Kushner has sold some of his assets, including his stake in the
Manhattan skyscraper 666 Fifth Avenue, to a family trust of which he is
not a beneficiary, according to Ms. Gorelick. And she said Mr. Kushner
does not have any involvement with the Kushner Companies, his family’s
real estate development firm.
People
close to Ms. Trump said her official title would not mean a discernible
shift from the unofficial influence she has exercised with her father.
Hope
Hicks, a White House spokeswoman, referred to Ms. Trump as “first
daughter” and said her service as an unpaid employee “affords her
increased opportunities to lead initiatives driving real policy benefits
for the American public that would not have been available to her
previously.”
During
the presidential campaign, Ms. Trump was an advocate for a federal
maternity leave policy as well as for affordable child care. Since her
father’s election, she has coordinated a women’s economic council
meeting that involved Mr. Trudeau, whom she later accompanied, along
with his wife, to a Broadway play. And Ms. Trump will meet with
Chancellor Angela Merkel of Germany, with whom her father held a tense Oval Office visit and news conference two weeks ago.
While
Ms. Trump’s portfolio appears fairly circumscribed, Mr. Kushner has
broadened his. He is Mr. Trump’s point man with some foreign governments
and in working for Middle East peace, and he is at the helm of a new
White House Office of American Innovation, which seeks to bring private
sector concepts into the West Wing to streamline a bureaucracy whose
upper echelons Mr. Trump has so far left largely vacant.
Perhaps
more significantly, Ms. Trump and her husband, along with the
president’s top economic adviser, Gary D. Cohn, a former Goldman Sachs
executive, provide the moderate political ballast against an economic
nationalist wing of the White House led by Stephen K. Bannon, the chief
strategist, and the policy adviser Stephen Miller.
In
the past, both Ms. Trump and Mr. Kushner leaned Democratic in their
politics, forged in the corridors of liberal power in Manhattan, where
they lived until January. They held a fund-raiser for Senator Cory
Booker, Democrat of New Jersey, and both asked Mr. Trump not to rescind
an executive order by Mr. Obama offering legal protections to gays.
While
Ms. Trump may be the first child in modern history to become an
employee of the White House, presidential children have wielded enormous
power and influence throughout American history, according to Doug
Wead, the author of “All the Presidents’ Children,” who also served as a
special assistant to former President George Bush.
Ms.
Trump’s role may be new, but “you can’t have more power than Anna
Roosevelt had,” he said, referring to the daughter of Franklin D.

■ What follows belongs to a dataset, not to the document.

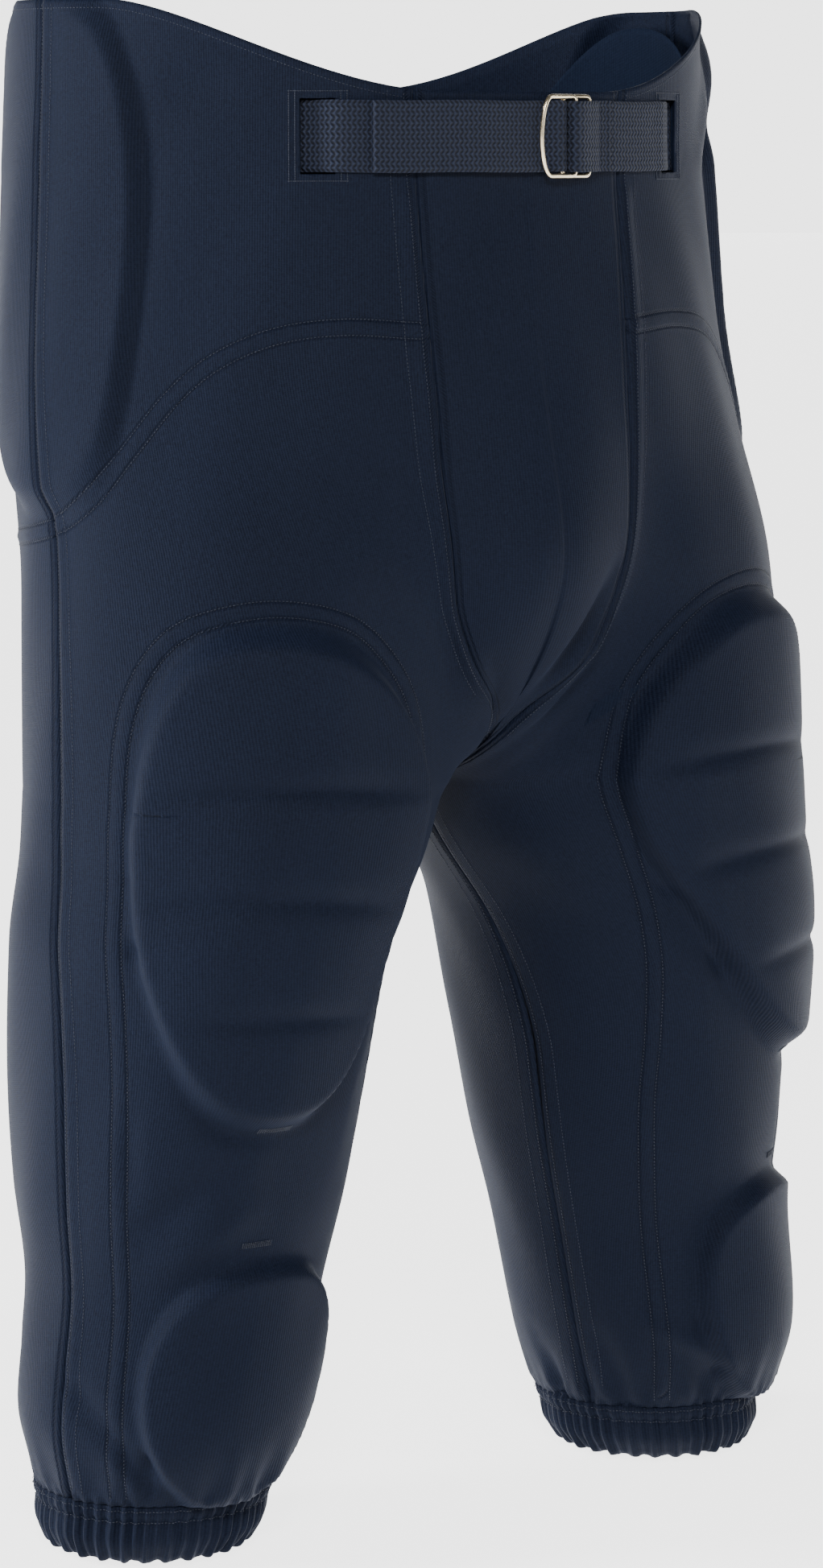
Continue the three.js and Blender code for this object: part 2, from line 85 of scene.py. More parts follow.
def through(stations, x):
    # a smooth curve through a few stations of place and value
    xs = np.array([s[0] for s in stations], float)
    ys = np.array([s[1] for s in stations], float)
    last = len(xs) - 1
    ahead = np.minimum(np.arange(last + 1) + 1, last)
    behind = np.maximum(np.arange(last + 1) - 1, 0)
    slopes = (ys[ahead] - ys[behind]) / (xs[ahead] - xs[behind])
    x = np.clip(x, xs[0], xs[-1])
    i = np.clip(np.searchsorted(xs, x) - 1, 0, last - 1)
    span = xs[i + 1] - xs[i]
    t = (x - xs[i]) / span
    bend = span * (slopes[i] * t * (1 - t) ** 2 - slopes[i + 1] * t * t * (1 - t))
    return mix(ys[i], ys[i + 1], t * t * (3 - 2 * t)) + bend


kneeR = cut["kneeRadius"]
cuffR = cut["cuffRadius"]
thighW = cut["thighWidth"]
thighD = cut["thighDepth"]
legWidth = [[0, cuffR], [0.09, cuffR + 10], [0.18, kneeR - 3], [0.35, kneeR + 1],
            [0.48, kneeR + 9], [0.64, thighW - 4], [0.8, thighW], [1, thighW + 12]]
legDepth = [[0, cuffR + 1], [0.09, cuffR + 10], [0.18, kneeR - 2], [0.35, kneeR + 2],
            [0.48, kneeR + 10], [0.64, thighD - 6], [0.8, thighD], [1, thighD + 4]]
legGap = [[0, cut["gapCuff"]], [0.09, cut["gapCuff"] - 14], [0.18, cut["gapKnee"] + 13],
          [0.35, cut["gapKnee"]], [0.48, cut["gapKnee"] - 12], [0.64, cut["gapThigh"] + 11],
          [0.8, cut["gapThigh"]], [0.92, cut["gapThigh"] - 20], [1, cut["gapTop"]]]
trunkWidth = [[0, cut["seatWidth"]], [0.2, cut["seatWidth"] + 1], [0.35, cut["seatWidth"] - 5],
              [0.6, cut["hipWidth"]], [0.83, cut["waistWidth"] + 1], [1, cut["waistWidth"]]]
trunkDepth = [[0, cut["seatDepth"]], [0.25, cut["seatDepth"] + 1], [0.4, cut["hipDepth"] + 4],
              [0.6, cut["hipDepth"]], [0.83, cut["waistDepth"] + 1], [1, cut["waistDepth"]]]
forward = cut["legForward"]
trunkForward = [[0, forward + 4], [0.18, forward - 3], [0.28, forward * 0.75],
                [0.42, forward * 0.35], [0.6, 4], [0.83, 0], [1, 0]]


def rimDip(u):
    return cut["frontDip"] * (1 - smooth(0.08, 0.42, u)) + cut["backDip"] * smooth(0.55, 0.85, u)


def basePoint(side, u, h):
    leg = np.minimum(1, h / cut["inseam"])
    angle = 2 * np.pi * u + math.radians(cut["twist"][side]) * (1 - smooth(0.6, 1, leg))
    legX = through(legGap, leg) + through(legWidth, leg) * (1 - np.cos(angle))
    legY = -forward - through(legDepth, leg) * np.sin(angle)
    trunk = np.maximum(0, (h - cut["inseam"]) / cut["rise"])
    trunkX = through(trunkWidth, trunk) * np.sin(np.pi * u)
    trunkY = -through(trunkForward, trunk) - through(trunkDepth, trunk) * np.cos(np.pi * u)
    down = np.clip((blendTop - h) / (blendTop - cut["inseam"]), 0, 1)
    rounded = 1 - np.sqrt(np.maximum(0, 1 - down * down))
    away = smooth(0, 0.2, np.minimum(u, 1 - u))
    share = np.where(h <= cut["inseam"], 1, mix(rounded, smooth(0, 1, down), away))
    z = h - rimDip(u) * smooth(blendTop, sideRim, h)
    return np.stack([side * mix(trunkX, legX, share), mix(trunkY, legY, share), z], -1)


def outward(side, u, h):
    du, dh = 0.002, 0.5
    along = basePoint(side, u + du, h) - basePoint(side, u - du, h)
    up = basePoint(side, u, h + dh) - basePoint(side, u, h - dh)
    n = np.cross(along, up) * side
    n[..., 2] *= smooth(28, 78, h)
    return n / np.linalg.norm(n, axis=-1, keepdims=True)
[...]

Roosevelt who served as a private assistant
to her father. Mr. Wead also pointed to Jack Ford, Chip Carter and
George W. Bush as more recent examples of presidential children who had
their father’s ear.
“The
power of a child of a president is very unique,” he said. “It’s a power
that Bannon doesn’t have, that Reince Priebus doesn’t have,” he said,
referring to Mr. Trump’s chief of staff.
In a telephone interview, Mr. Eisen was more critical of Ms. Trump’s role. He described it as “a lot of nepotism.”